After showing clear on all thirteen, Benny showed me to the "money table." Similar number of envelopes, only the box was only 2/3 full here. Another woman was busy making notes for each of 13 envelopes and putting labels on the guns. I sashayed over to the other end of the table and had a peek at the "pistol" box. Total junk. Pot metal wheel guns. Maybe a couple of S&Ws, but more likely, just patent-infringement guns from no-name makers. No modern semi-autos.

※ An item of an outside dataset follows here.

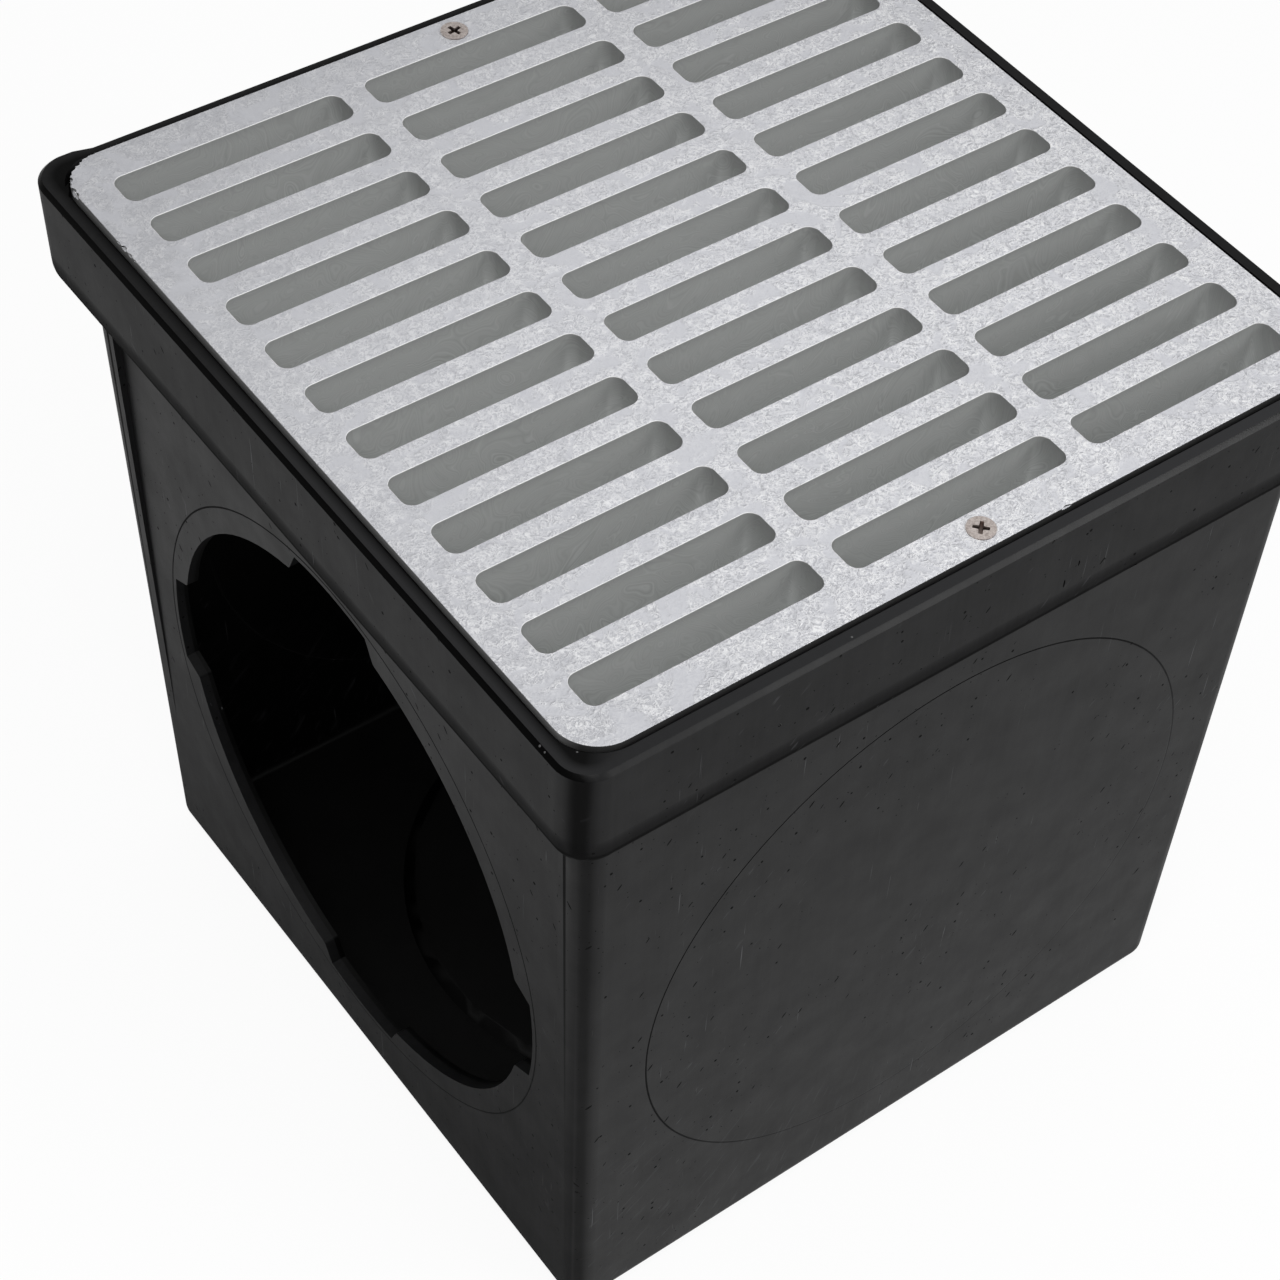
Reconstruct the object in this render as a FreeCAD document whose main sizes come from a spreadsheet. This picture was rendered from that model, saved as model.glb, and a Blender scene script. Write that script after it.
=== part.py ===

"Hey you, get over here." Oops, they caught me eyeballing their treasure.
I sheepishly returned.
They gave me the envelopes and watched suspiciously as I verified the count. Gave them a big thumbs up and a smile and turned to leave. It was like they had formed a reception line behind me. Four or five of the women wanted to shake my hand and thank me profusely. Even took my photo with a big shot there. I remembered to stick my middle finger out a lot further than the rest of my fingers while trying to hold a fanned out stack of envelopes for the photo.
Ugh! Got out of there and I ran out of hand sanitizer and baby wipes in the car wiping the funk off my hands.
EPILOGUE
So, Guns Save Life ended up netting $1700 worth of MasterCards from the event. The club is in the process of selling some of the cards to members for cash and five of the cards are going to be spent at Darrell’s Custom Guns in Cayuga, IN for two CZ bolt-action .22s to be given away to two lucky kids participating in the NRA Youth Shooting Camp coming up over the first weekend in August. The rest of the money (and then some) will be spent purchasing ammo for the kids to use during the camp. The camp, located in Bloomington at Darnall’s, is the longest running NRA Youth Shooting Camp in the nation.
You accounting wizards should know that I didn’t turn in the personal defense pieces that I keep in my trunk, especially when going to dangerous places like Cook County.
And they sure weren’t getting the pistol in my fanny pack!